GIVEN MATERIAL:
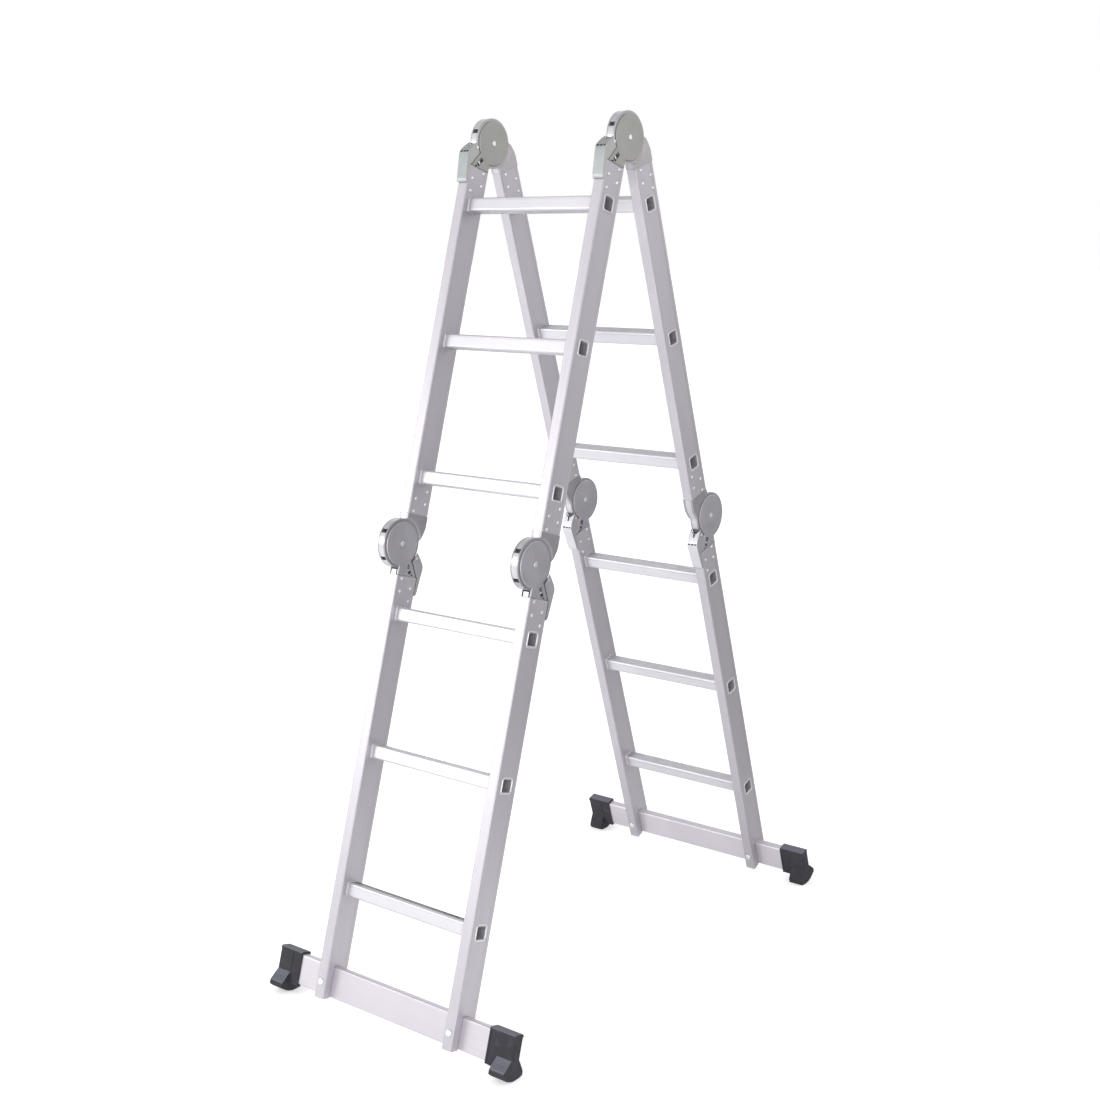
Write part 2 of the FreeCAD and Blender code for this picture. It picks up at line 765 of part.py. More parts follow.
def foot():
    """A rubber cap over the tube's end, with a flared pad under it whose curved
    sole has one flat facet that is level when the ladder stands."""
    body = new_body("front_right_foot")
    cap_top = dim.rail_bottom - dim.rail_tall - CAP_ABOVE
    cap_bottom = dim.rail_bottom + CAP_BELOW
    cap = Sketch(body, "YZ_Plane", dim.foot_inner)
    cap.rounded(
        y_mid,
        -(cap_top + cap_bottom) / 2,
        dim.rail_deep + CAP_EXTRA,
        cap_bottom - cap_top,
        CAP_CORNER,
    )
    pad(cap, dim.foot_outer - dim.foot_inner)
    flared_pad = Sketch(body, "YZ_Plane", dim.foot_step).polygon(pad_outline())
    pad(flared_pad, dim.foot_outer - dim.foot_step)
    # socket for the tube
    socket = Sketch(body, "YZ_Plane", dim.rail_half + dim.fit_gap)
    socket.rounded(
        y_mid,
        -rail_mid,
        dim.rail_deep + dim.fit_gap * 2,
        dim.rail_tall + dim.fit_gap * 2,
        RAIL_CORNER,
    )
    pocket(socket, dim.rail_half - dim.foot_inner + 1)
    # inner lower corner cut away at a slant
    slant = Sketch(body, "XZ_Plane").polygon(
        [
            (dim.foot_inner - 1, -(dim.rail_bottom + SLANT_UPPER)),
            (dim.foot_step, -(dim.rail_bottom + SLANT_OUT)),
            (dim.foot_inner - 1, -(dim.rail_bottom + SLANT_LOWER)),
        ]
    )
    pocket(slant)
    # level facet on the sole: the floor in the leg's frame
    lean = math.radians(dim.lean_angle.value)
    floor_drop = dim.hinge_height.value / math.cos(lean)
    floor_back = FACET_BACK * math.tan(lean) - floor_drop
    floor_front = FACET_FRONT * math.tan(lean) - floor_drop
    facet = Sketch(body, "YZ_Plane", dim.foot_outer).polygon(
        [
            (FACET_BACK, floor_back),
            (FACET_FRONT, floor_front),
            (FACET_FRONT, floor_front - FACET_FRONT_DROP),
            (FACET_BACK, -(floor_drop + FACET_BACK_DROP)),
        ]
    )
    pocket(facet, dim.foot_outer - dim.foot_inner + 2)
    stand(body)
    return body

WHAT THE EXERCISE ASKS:
Every line of the data above should be reproduced word for word.

RESULT OF THE TASK:
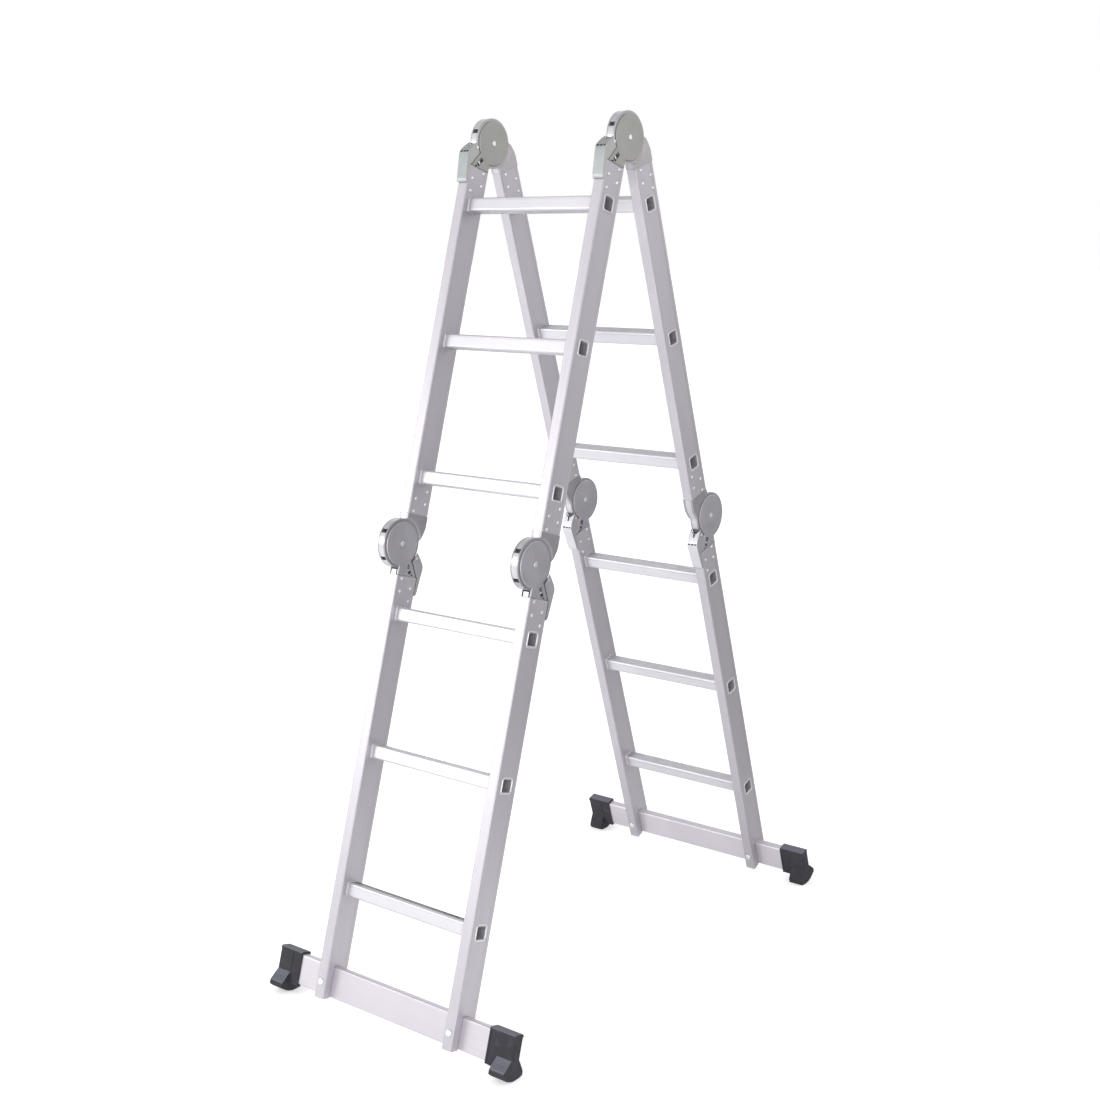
Write part 2 of the FreeCAD and Blender code for this picture. It picks up at line 765 of part.py. More parts follow.
def foot():
    """A rubber cap over the tube's end, with a flared pad under it whose curved
    sole has one flat facet that is level when the ladder stands."""
    body = new_body("front_right_foot")
    cap_top = dim.rail_bottom - dim.rail_tall - CAP_ABOVE
    cap_bottom = dim.rail_bottom + CAP_BELOW
    cap = Sketch(body, "YZ_Plane", dim.foot_inner)
    cap.rounded(
        y_mid,
        -(cap_top + cap_bottom) / 2,
        dim.rail_deep + CAP_EXTRA,
        cap_bottom - cap_top,
        CAP_CORNER,
    )
    pad(cap, dim.foot_outer - dim.foot_inner)
    flared_pad = Sketch(body, "YZ_Plane", dim.foot_step).polygon(pad_outline())
    pad(flared_pad, dim.foot_outer - dim.foot_step)
    # socket for the tube
    socket = Sketch(body, "YZ_Plane", dim.rail_half + dim.fit_gap)
    socket.rounded(
        y_mid,
        -rail_mid,
        dim.rail_deep + dim.fit_gap * 2,
        dim.rail_tall + dim.fit_gap * 2,
        RAIL_CORNER,
    )
    pocket(socket, dim.rail_half - dim.foot_inner + 1)
    # inner lower corner cut away at a slant
    slant = Sketch(body, "XZ_Plane").polygon(
        [
            (dim.foot_inner - 1, -(dim.rail_bottom + SLANT_UPPER)),
            (dim.foot_step, -(dim.rail_bottom + SLANT_OUT)),
            (dim.foot_inner - 1, -(dim.rail_bottom + SLANT_LOWER)),
        ]
    )
    pocket(slant)
    # level facet on the sole: the floor in the leg's frame
    lean = math.radians(dim.lean_angle.value)
    floor_drop = dim.hinge_height.value / math.cos(lean)
    floor_back = FACET_BACK * math.tan(lean) - floor_drop
    floor_front = FACET_FRONT * math.tan(lean) - floor_drop
    facet = Sketch(body, "YZ_Plane", dim.foot_outer).polygon(
        [
            (FACET_BACK, floor_back),
            (FACET_FRONT, floor_front),
            (FACET_FRONT, floor_front - FACET_FRONT_DROP),
            (FACET_BACK, -(floor_drop + FACET_BACK_DROP)),
        ]
    )
    pocket(facet, dim.foot_outer - dim.foot_inner + 2)
    stand(body)
    return body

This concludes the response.